In 2009, Fei-Fei Li, an AI professor at Stanford launched ImageNet, assembled a free database of more than 14 million labeled images. The Internet is, and was, full of unlabeled images. Labeled images were needed to “train” neural nets. Professor Li said, “Our vision was that Big Data would change the way machine learning works. Data drives learning.”
By 2011, the speed of GPUs had increased significantly, making it possible to train convolutional neural networks “without” the layer-by-layer pre-training. With the increased computing speed, it became obvious Deep Learning had significant advantages in terms of efficiency and speed.
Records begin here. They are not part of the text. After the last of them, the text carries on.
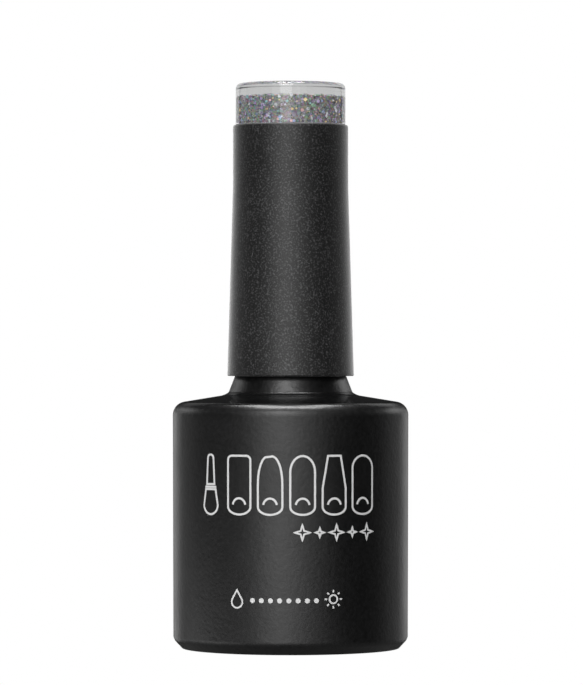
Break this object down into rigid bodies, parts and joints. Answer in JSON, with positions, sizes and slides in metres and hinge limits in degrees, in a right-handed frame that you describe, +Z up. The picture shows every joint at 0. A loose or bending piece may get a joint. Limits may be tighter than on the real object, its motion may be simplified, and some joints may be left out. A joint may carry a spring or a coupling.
{
  "type": "nail polish bottle",
  "caption": "Round black glass gel polish bottle with a tall screw cap that carries the brush, and a clear window at the top showing a glitter colour sample.",
  "frame": {"origin": "centre of the ring that the bottle stands on, at the surface it stands on", "axes": "+Z up along the axis of the bottle, cap and brush; the front print faces -Y"},
  "size_m": [0.0286, 0.0286, 0.0684],
  "materials": {
    "lacquered_glass": "satin",
    "soft_touch_black": "matte",
    "clear_acrylic": "polished",
    "glitter_gel": "gloss",
    "natural_plastic": "satin",
    "black_plastic": "gloss",
    "nylon_bristle": "satin",
    "stainless_steel": "polished",
    "foam": "matte",
    "seal_film": "satin",
    "label_paper": "matte"
  },
  "bodies": {
    "bottle": {"glass_bottle": "lacquered_glass", "base_label": "label_paper", "gel_polish": "glitter_gel"},
    "mixing_balls": {"mixing_ball_1": "stainless_steel", "mixing_ball_2": "stainless_steel"},
    "lip_seal": {"seal_washer": "seal_film"},
    "liner": {"liner_disc": "foam"},
    "cap": {"inner_cap": "natural_plastic", "brush_stem": "black_plastic", "brush_staple": "stainless_steel", "brush_tuft": "nylon_bristle", "cap_sleeve": "soft_touch_black", "colour_window": "clear_acrylic", "colour_sample": "glitter_gel"}
  },
  "joints": [
    {"name": "cap_lift", "type": "slide", "parent": "bottle", "child": "lip_seal", "axis": [0, 0, 1], "range_m": [0, 0.048]},
    {"name": "cap_rise", "type": "slide", "parent": "lip_seal", "child": "liner", "axis": [0, 0, 1], "range_m": [0, 0.00315]},
    {"name": "cap_turn", "type": "hinge", "parent": "liner", "child": "cap", "pos_m": [0, 0, 0.0386], "axis": [0, 0, 1], "range_deg": [0, 540]},
    {"name": "ball_roll", "type": "hinge", "parent": "bottle", "child": "mixing_balls", "pos_m": [0, 0, 0.00565], "axis": [0, 0, 1], "continuous": true}
  ],
  "couplings": [
    {"joint": "cap_rise", "follows": "cap_turn", "m_per_rad": 0.00033423}
  ]
}
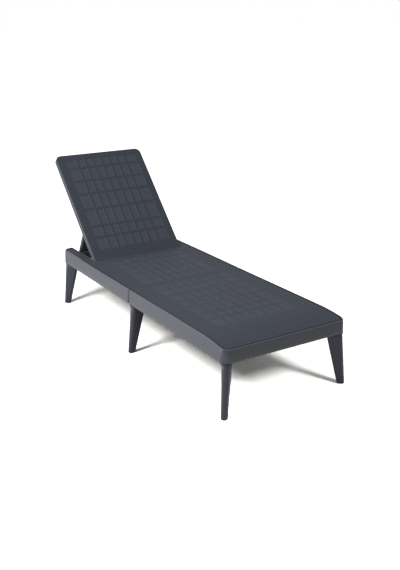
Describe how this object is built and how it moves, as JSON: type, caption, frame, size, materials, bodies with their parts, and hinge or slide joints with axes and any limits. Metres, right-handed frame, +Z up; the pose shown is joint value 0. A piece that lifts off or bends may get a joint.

One example is AlexNet, a convolutional neural network whose architecture won several international competitions during 2011 and 2012. Rectified linear units were used to enhance the speed and dropout.
Also in 2012, Google Brain released the results of an unusual project known as The Cat Experiment. The free-spirited project explored the difficulties of “unsupervised learning.” Deep Learning uses “supervised learning,” meaning the convolutional neural net is trained using labeled data (think images from ImageNet). Using unsupervised learning, a convolutional neural net is given unlabeled data, and is then asked to seek out recurring patterns.
The Cat Experiment used a neural net spread over 1,000 computers. Ten million “unlabeled” images were taken randomly from YouTube, shown to the system, and then the training software was allowed to run. At the end of the training, one neuron in the highest layer was found to respond strongly to the images of cats. Andrew Ng, the project’s founder said, “We also found a neuron that responded very strongly to human faces.” Unsupervised learning remains a significant goal in the field of Deep Learning.
The Cat Experiment works about 70% better than its forerunners in processing unlabeled images. However, it recognized less than a 16% of the objects used for training, and did even worse with objects that were rotated or moved.
Currently, the processing of Big Data and the evolution of Artificial Intelligence are both dependent on Deep Learning. Deep Learning is still evolving and in need of creative ideas.